== Task ==
Find the line that contains "attach(piece, BODY)". Repeat that line and all lines following it, exactly, through the end of the listing below.

◇ ◇ ◇ ◇

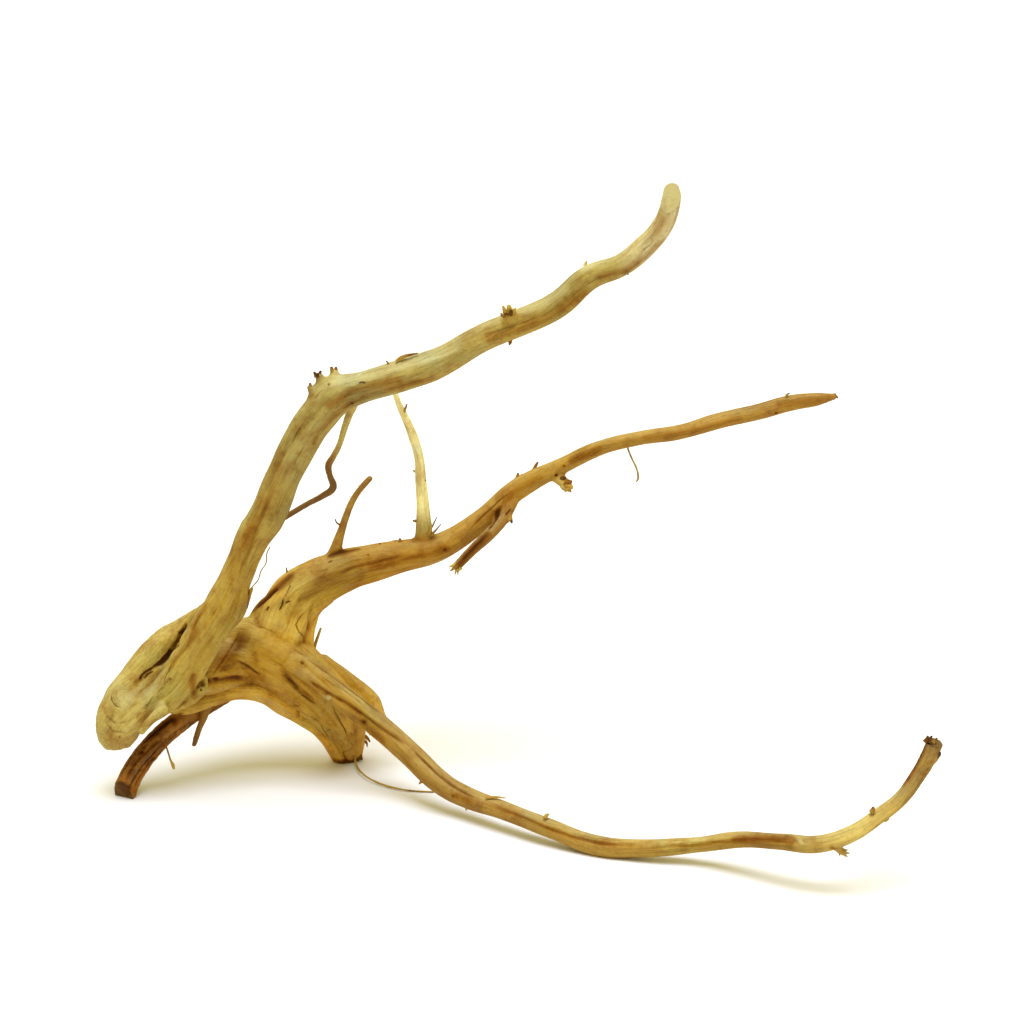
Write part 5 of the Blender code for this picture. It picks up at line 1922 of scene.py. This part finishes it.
STALKS: dict[str, tuple[Stalk, ...]] = {
    "elbow_thorns": (
        Stalk(((311, 390, 20, 1.2), (310, 386, 20, 1.0), (310, 383, 20, 0.6)), (OLIVE, BROWN)),
        Stalk(((316, 377, 21, 1.1), (315, 374, 21, 1.0), (314, 372, 21, 0.6)), (BROWN, DARK)),
        Stalk(((320, 376, 22, 1.0), (320, 373, 22, 0.9), (321, 371, 22, 0.5)), (BROWN, DARK)),
        Stalk(((317, 377, 20, 1.2), (317, 375, 20, 1.0), (318, 374, 19, 0.6)), (BROWN, DARK)),
        Stalk(((332, 371, 23, 1.1), (332, 369, 23, 1.0), (331, 367, 23, 0.6)), (TAN, BROWN)),
        Stalk(((336, 371, 24, 1.1), (336, 369, 24, 1.0), (336, 367, 24, 0.6)), (TAN, BROWN)),
    ),
    "upper_limb_thorns": (
        Stalk(((389, 366, 19, 0.8), (388, 363, 19, 0.5), (386, 361, 19, 0.3)), (OLIVE, BROWN)),
        Stalk(((505, 313, 4, 1.3), (504, 309, 4, 1.0), (503, 306, 4, 0.5)), (TAN, OCHRE)),
        Stalk(((509, 312, 4, 1.4), (509, 307, 3, 1.2), (508, 305, 3, 0.6)), (TAN, OCHRE)),
        Stalk(((513, 313, 5, 1.2), (514, 310, 4, 0.9), (516, 308, 4, 0.4)), (OCHRE, YELLOW)),
        Stalk(((504, 316, 3, 1.1), (502, 315, 2, 0.8), (501, 313, 2, 0.4)), (BROWN, TAN)),
        Stalk(((510, 315, 2, 1.1), (511, 312, 1, 0.9), (511, 310, 1, 0.5)), (BROWN, DARK)),
        Stalk(((510, 339, 10, 1.2), (510, 343, 9, 0.8), (509, 345, 9, 0.3)), (ORANGE, BROWN)),
        Stalk(((585, 266, 6, 1.1), (586, 263, 6, 0.8), (587, 261, 6, 0.3)), (PALE, TAN)),
        Stalk(((629, 270, 2, 1.0), (628, 273, 2, 0.7), (628, 275, 2, 0.3)), (TAN, BROWN)),
        Stalk(
            ((396, 361, 17, 0.8), (402, 357, 17, 0.7), (409, 355, 16, 0.7), (418, 353, 16, 0.3)),
            (TAN, BROWN),
        ),
        Stalk(((400, 360, 17, 0.7), (406, 356, 16, 0.6), (412, 354, 16, 0.3)), (OCHRE, BROWN)),
        Stalk(((252, 588, 24, 0.8), (249, 598, 23, 0.9), (247, 608, 24, 0.5)), (TAN, BROWN)),
    ),
    "branchlet_splinters": (
        Stalk(((403, 414, 68, 0.9), (405, 409, 67, 0.7), (407, 404, 66, 0.35)), (YELLOW, BROWN)),
        Stalk(((428, 535, 80, 0.8), (432, 527, 79, 0.6), (437, 517, 79, 0.25)), (TAN, DARK)),
        Stalk(((429, 535, 79, 0.8), (431, 529, 78, 0.6), (431, 521, 78, 0.25)), (TAN, OCHRE)),
        Stalk(((431, 536, 80, 0.8), (436, 530, 80, 0.5), (441, 524, 80, 0.2)), (TAN, DARK)),
        Stalk(((427, 534, 81, 0.9), (428, 526, 81, 0.5), (427, 519, 81, 0.25)), (OCHRE, TAN)),
        Stalk(((416, 521, 81, 0.9), (414, 521, 80, 0.6), (413, 520, 80, 0.3)), (TAN, DARK)),
        Stalk(((415, 472, 79, 0.7), (413, 470, 79, 0.3)), (YELLOW, BROWN)),
        Stalk(((424, 481, 78, 0.6), (426, 480, 77, 0.3)), (BROWN, BROWN)),
    ),
    "middle_limb_thorns": (
        Stalk(((341, 525, 72, 0.7), (337, 523, 71, 0.5), (335, 519, 71, 0.25)), (ORANGE, DARK)),
        Stalk(((516, 482, 87, 2.0), (518, 477, 87, 1.2), (518, 473, 87, 0.5)), (TAN, BROWN)),
        Stalk(((521, 481, 87, 1.6), (521, 476, 87, 0.8), (522, 474, 87, 0.3)), (TAN, BROWN)),
        Stalk(((532, 474, 88, 1.9), (534, 469, 88, 1.0), (538, 462, 88, 0.5)), (TAN, BROWN)),
        Stalk(((287, 576, 70, 1.2), (287, 572, 70, 0.6), (286, 567, 70, 0.2)), (TAN, BROWN)),
        Stalk(((400, 543, 81, 1.5), (400, 540, 81, 0.9), (400, 538, 81, 0.3)), (TAN, BROWN)),
        Stalk(((380, 546, 79, 1.0), (380, 543, 79, 0.4)), (TAN, BROWN)),
        Stalk(((786, 396, 100, 1.0), (788, 394, 100, 0.5), (790, 393, 100, 0.25)), (TAN, DARK)),
        Stalk(((830, 396, 103, 1.4), (835, 396, 103, 0.9), (838, 398, 103, 0.3)), (TAN, BROWN)),
        Stalk(((833, 395, 103, 1.0), (836, 394, 103, 0.4)), (TAN, BROWN)),
        Stalk(
            ((314, 649, 68, 1.3), (316, 642, 68, 0.9), (319, 633, 68, 0.7), (321, 628, 68, 0.5)),
            (ORANGE, OLIVE),
        ),
    ),
    "stub_frays": (
        Stalk(((565, 483, 84, 1.8), (570, 482, 83, 1.4), (572, 481, 83, 0.6)), (RUST, BROWN)),
        Stalk(((564, 487, 84, 1.8), (569, 490, 83, 1.2), (571, 492, 83, 0.4)), (ORANGE, TAN)),
        Stalk(((562, 485, 84, 1.6), (565, 489, 83, 1.2), (566, 492, 83, 0.5)), (YELLOW, TAN)),
        Stalk(((566, 485, 83, 1.6), (571, 487, 82, 1.2), (572, 489, 82, 0.5)), (ORANGE, OCHRE)),
        Stalk(((559, 479, 85, 1.2), (563, 478, 84, 1.1), (566, 478, 84, 0.5)), (BROWN, DARK)),
        Stalk(((458, 565, 68, 1.2), (453, 569, 67, 0.8), (450, 571, 67, 0.25)), (OCHRE, TAN)),
        Stalk(((460, 566, 68, 1.2), (456, 571, 67, 0.7), (455, 575, 67, 0.2)), (YELLOW, TAN)),
        Stalk(((457, 563, 68, 1.0), (452, 566, 67, 0.7), (449, 567, 67, 0.25)), (OCHRE, OCHRE)),
        Stalk(((461, 568, 67, 1.0), (458, 572, 67, 0.5), (458, 575, 67, 0.2)), (YELLOW, TAN)),
        Stalk(((508, 516, 79, 1.0), (511, 520, 78, 0.9), (512, 523, 78, 0.5)), (RUST, DARK)),
        Stalk(((506, 513, 80, 1.1), (510, 512, 79, 0.9), (513, 510, 79, 0.5)), (TAN, BROWN)),
    ),
    "lower_limb_thorns": (
        Stalk(
            ((837, 849, -89, 0.8), (842, 852, -89, 0.6), (845, 855, -89, 0.5), (845, 858, -89, 0.2)),
            (OCHRE, TAN),
        ),
        Stalk(
            ((838, 848, -90, 0.8), (842, 850, -90, 0.6), (847, 853, -90, 0.5), (850, 853, -90, 0.2)),
            (OCHRE, TAN),
        ),
        Stalk(((836, 850, -89, 0.7), (839, 853, -89, 0.5), (840, 856, -89, 0.2)), (TAN, BROWN)),
        Stalk(((841, 848, -89, 0.7), (845, 850, -89, 0.5), (848, 850, -89, 0.2)), (OCHRE, TAN)),
        Stalk(((840, 850, -88, 0.6), (843, 853, -88, 0.5), (848, 857, -88, 0.2)), (YELLOW, TAN)),
        Stalk(((872, 812, -88, 1.5), (873, 809, -88, 1.2), (873, 807, -88, 0.6)), (TAN, BROWN)),
        Stalk(((884, 820, -84, 1.3), (887, 819, -84, 1.0), (889, 818, -84, 0.5)), (OCHRE, TAN)),
        Stalk(((486, 798, -14, 0.7), (495, 797, -15, 0.6), (506, 798, -17, 0.2)), (TAN, OCHRE)),
        Stalk(((545, 818, -35, 1.2), (547, 815, -35, 0.9), (549, 814, -35, 0.4)), (TAN, OCHRE)),
        Stalk(((422, 779, 12, 1.2), (421, 782, 12, 0.8), (419, 784, 12, 0.3)), (OCHRE, TAN)),
        Stalk(((466, 803, -3, 1.2), (467, 807, -4, 0.9), (466, 810, -4, 0.4)), (OCHRE, TAN)),
        Stalk(((471, 804, -5, 1.0), (475, 808, -6, 0.7), (477, 811, -6, 0.3)), (OCHRE, BROWN)),
        Stalk(((469, 803, -5, 0.9), (472, 806, -7, 0.7), (476, 806, -8, 0.3)), (YELLOW, TAN)),
        Stalk(
            ((455, 793, -3, 0.7), (460, 799, -5, 0.8), (466, 803, -6, 0.7), (472, 805, -7, 0.3)),
            (YELLOW, OCHRE),
        ),
        Stalk(((461, 795, -3, 0.6), (466, 800, -5, 0.7), (471, 802, -6, 0.3)), (OCHRE, YELLOW)),
        Stalk(((925, 742, -75, 1.2), (927, 739, -75, 1.0), (928, 736, -75, 0.5)), (BROWN, DARK)),
        Stalk(((929, 742, -75, 1.1), (930, 739, -75, 0.9), (932, 736, -75, 0.4)), (BROWN, DARK)),
        Stalk(((933, 743, -74, 1.0), (936, 740, -74, 0.8), (937, 738, -74, 0.4)), (OCHRE, BROWN)),
        Stalk(((936, 757, -76, 1.1), (939, 755, -76, 0.9), (940, 752, -76, 0.6)), (BROWN, DARK)),
    ),
    "rootlets": (
        Stalk(
            (
                (165, 742, 36, 0.55), (168, 752, 35, 0.45), (171, 761, 34, 0.5), (173, 765, 34, 0.9),
                (174, 769, 34, 0.6),
            ),
            (RUST, OCHRE),
        ),
        Stalk(
            (
                (627, 446, 93, 0.6), (629, 452, 93, 0.5), (632, 459, 92, 0.5), (636, 467, 92, 0.5),
                (638, 474, 92, 0.55), (638, 479, 92, 0.5), (636, 482, 92, 0.3),
            ),
            (OLIVE, TAN),
        ),
        Stalk(
            (
                (249, 591, 24, 0.35), (253, 586, 25, 0.3), (258, 580, 27, 0.3), (261, 571, 29, 0.3),
                (266, 563, 31, 0.3), (267, 553, 33, 0.28), (270, 547, 34, 0.25),
            ),
            (OLIVE, TAN),
        ),
        Stalk(
            (
                (354, 752, 70, 0.6), (356, 764, 62, 0.5), (363, 774, 50, 0.5), (372, 780, 43, 0.5),
                (384, 785, 37.5, 0.5), (400, 789, 32.5, 0.45), (416, 791, 30.5, 0.45), (434, 792, 29.5, 0.4),
            ),
            (OCHRE, TAN),
        ),
    ),
    "foot_splinters": (
        Stalk(((365, 736, 70, 1.1), (368, 739, 70, 0.8), (370, 742, 70, 0.4)), (ORANGE, BROWN)),
        Stalk(((370, 733, 66, 1.2), (374, 735, 66, 0.9), (378, 739, 66, 0.5)), (RUST, BROWN)),
        Stalk(((365, 741, 72, 0.9), (367, 744, 72, 0.6), (367, 747, 72, 0.3)), (RUST, BROWN)),
        Stalk(((346, 757, 71, 1.6), (347, 760, 70, 1.0), (346, 762, 70, 0.4)), (BROWN, DARK)),
        Stalk(((359, 755, 72, 1.6), (361, 758, 71, 1.0), (362, 760, 71, 0.4)), (RUST, DARK)),
        Stalk(((340, 756, 72, 1.8), (337, 759, 71, 1.1), (335, 760, 71, 0.4)), (BROWN, DARK)),
        Stalk(((352, 756, 71, 1.6), (353, 760, 70, 1.0), (354, 762, 70, 0.4)), (BROWN, DARK)),
    ),
}


def stand_of(name: str, stalks: Sequence[Stalk]) -> bpy.types.Object:
    """One piece with all the stalks that stand on one limb."""
    pieces = [stalk.build(name) for stalk in stalks]
    piece = pieces[0]
    if len(pieces) > 1:
        with bpy.context.temp_override(active_object=piece, selected_editable_objects=pieces):
            bpy.ops.object.join()
    piece.name = name
    piece.data.materials.append(bpy.data.materials[WOOD.name])
    return piece


class Studio:
    """The pale floor and the soft light from above.

    Attributes:
        floor_size: The floor's width in metres.
        floor_colour: Its colour.
        floor_roughness: How dull it is.
        floor_gloss: Its specular level.
        sky_colour: The colour of the light from all round.
        horizon: How strong that light is from the horizon.
        zenith: How strong it is from overhead.
        zenith_height: How high, as a share of straight up, the sky is at its brightest.
        sun_colour: The colour of the light from above.
        sun_strength: How strong that is.
        sun_spread: How wide its source is.
        sun_lean: How far it leans from straight above.
    """

    floor_size: float = 60.0
    floor_colour: Colour = (0.78, 0.77, 0.92)
    floor_roughness: float = 0.9
    floor_gloss: float = 0.1
    sky_colour: Colour = (1.0, 0.92, 0.38)
    horizon: float = 0.42
    zenith: float = 1.0
    zenith_height: float = 0.9
    sun_colour: Colour = (0.87, 0.93, 1.0)
    sun_strength: float = 3.1
    sun_spread: float = math.radians(38)
    sun_lean: Euler = Euler((math.radians(9), math.radians(2), 0))

    def build(self) -> None:
        """Makes the floor, the sky and the light."""
        floor = bmesh.new()
        bmesh.ops.create_grid(floor, x_segments=1, y_segments=1, size=self.floor_size / 2)
        mesh = bpy.data.meshes.new("floor")
        floor.to_mesh(mesh)
        floor.free()
        paint = bpy.data.materials.new("floor")
        paint.use_nodes = True
        shader = paint.node_tree.nodes["Principled BSDF"]
        shader.inputs["Base Color"].default_value = (*self.floor_colour, 1)
        shader.inputs["Roughness"].default_value = self.floor_roughness
        shader.inputs["Specular IOR Level"].default_value = self.floor_gloss
        mesh.materials.append(paint)
        linked("floor", mesh)
        self.hang_sky()
        sun = bpy.data.lights.new("overhead", "SUN")
        sun.energy = self.sun_strength
        sun.angle = self.sun_spread
        sun.color = self.sun_colour
        linked("overhead", sun).rotation_euler = self.sun_lean
        bpy.context.scene.view_settings.view_transform = "Standard"

    def hang_sky(self) -> None:
        """Makes a sky that is bright overhead and dimmer towards the horizon."""
        world = bpy.data.worlds.new("sky")
        world.use_nodes = True
        nodes = Nodes(world.node_tree)
        sky = world.node_tree.nodes["Background"]
        sky.inputs["Color"].default_value = (*self.sky_colour, 1)
        way = nodes.add("SeparateXYZ", {0: nodes.add("TexCoord").outputs["Generated"]})
        glow = nodes.span(way.outputs[2], 0.0, self.zenith_height, self.horizon, self.zenith)
        world.node_tree.links.new(glow, sky.inputs["Strength"])
        bpy.context.scene.world = world


def main() -> None:
    """Builds the driftwood's looks and its studio."""
    logging.basicConfig(level=logging.INFO, format="%(name)s: %(message)s")
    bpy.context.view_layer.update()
    skin = Skin(Grain()).build()
    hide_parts(NODE)
    pieces = [skin, *(stand_of(name, stalks) for name, stalks in STALKS.items())]
    for piece in pieces:
        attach(piece, BODY)
        log.info("%s is in place", piece.name)
    VIEW.place_camera()
    Studio().build()


if __name__ == "__main__":
    main()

◇ ◇ ◇ ◇

== Full solution ==
        attach(piece, BODY)
        log.info("%s is in place", piece.name)
    VIEW.place_camera()
    Studio().build()


if __name__ == "__main__":
    main()